The Community Development Officer, who has been in the employ of the Ministry of Local Government and Regional Development for close to six years, said he was never formally written to by the Ministry’s Permanent Secretary and or the Public Service Commission (PSC) informing him of the establishment of the tribunal.
“The Permanent Secretary nor the Secretary to the Public Service Commission never wrote me nor communicated to me in any way or form that a tribunal has been set up to hear my case. I was only written to by the Chairman of the Tribunal,” he told Village Voice News.
Ahead of the scheduled hearing, Mahipaul, while maintaining that he has not breached the rules and regulations of the public service, expressed no confidence in the tribunal.
“I have no confidence in the tribunal because the members of the tribunal are members of the Ministry of Local Government and Regional Development, and it is the Permanent Secretary of the Ministry of Local Government and Regional Development who is accusing me of wrong doing, and these very staff members who are a part of the tribunal are also staff members under her watch,” Mahipaul explained.
On Monday evening, he pointed out that the Public Service Commission Rules require that the Disciplinary Tribunal team must be of a grade not lower than that of a Senior Personnel Officer or of a grade equivalent in status, but in no case, a grade lower than the officer charged.
“When the GPSU representatives asked the tribunal team whether their grade is higher or lower than Mr. Mahipaul no one answered,” he said.
He is of the opinion, that the tribunal was hurriedly put together. “Given what transpired today at the Disciplinary Tribunal Hearing, I am of the firm conviction that the Permanent Secretary hurriedly put together three persons who are not familiar with the Public Service Commission Rules and is acting for formality sake to produce a report that will recommend my dismissal,” Mahipaul posited.

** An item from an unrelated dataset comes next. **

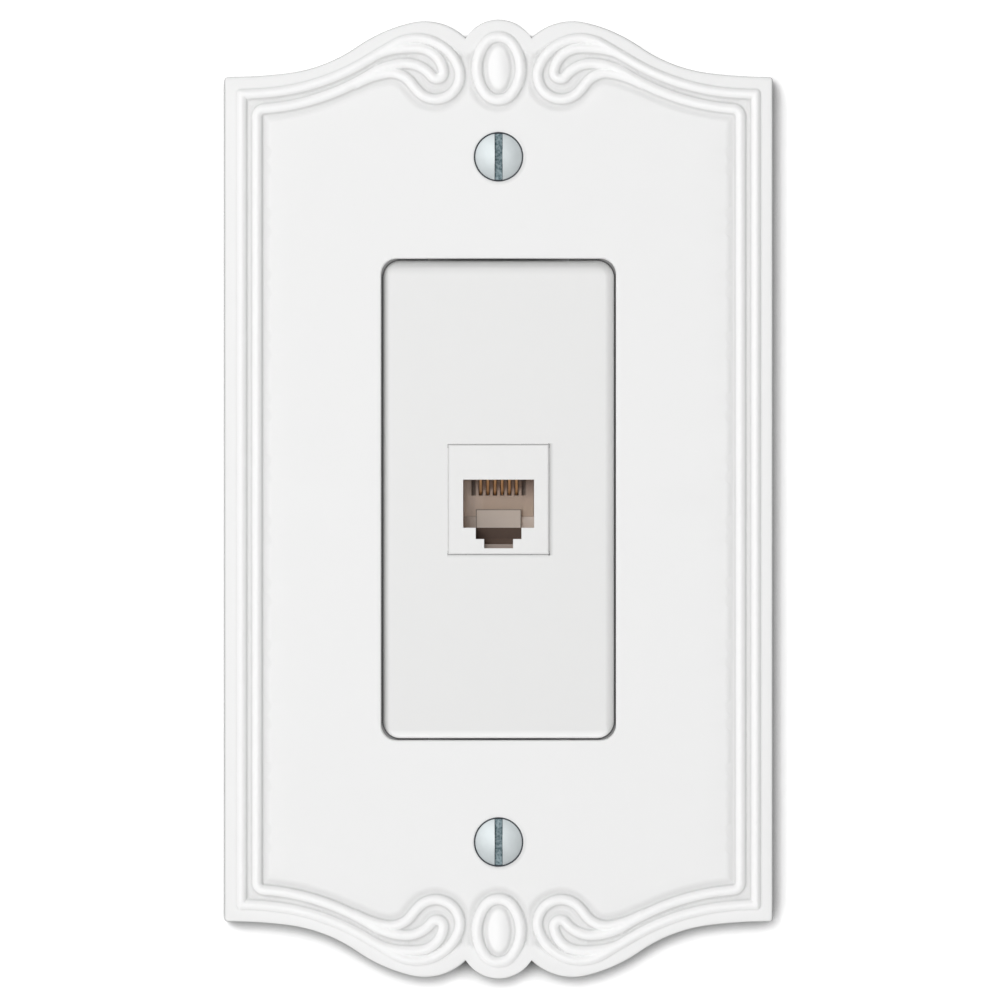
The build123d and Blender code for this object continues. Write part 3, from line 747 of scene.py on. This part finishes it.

He maintains, however, that the charges are politically motivated, baseless and without merit.
In laying the first charge, the Permanent Secretary told Mahipaul that he allowed himself to be named as a candidate on the APNU+AFC List of Candidates for the 2020 General Elections, when such constitutes a breach and violation of his oath of office to be impartial.
But Mahipaul, while denying all four charges, said he took no such oath. “First of all, I [have] never signed an oath of office; I was never presented with such,” he had said in an earlier interview.
But that aside, Mahipaul said the charge amounts to a breach of his constitutional right as a citizen of Guyana, as he referenced to Article 147 (1) of the Constitution of Guyana.
“So clearly the constitution gives me that right to be affiliated with a political party, and to claim that I put my name on a List of Candidates in violation of some oath of office, which I have never seen, I think is out of order, and it violates my constitutional right as a Guyanese to associate with a political party,” Mahipaul contended.
Another charge, alleges that he “leaked” of state “secrets.” It is alleged that on August 10, 2020, Mahipaul published confidential information of the Ministry of Local Government and Regional Development on his Facebook page.
“The information being services provided by Design Unlimited for the production of business cards, compliment slips and design and installation of a sign board for the Ministry of Local Government and Regional Development,” the Permanent Secretary explained, while claiming that Mahipaul breached the Public Service Rules. But Mahipaul, in arguing that there is no breach, described the charge as “frivolous.”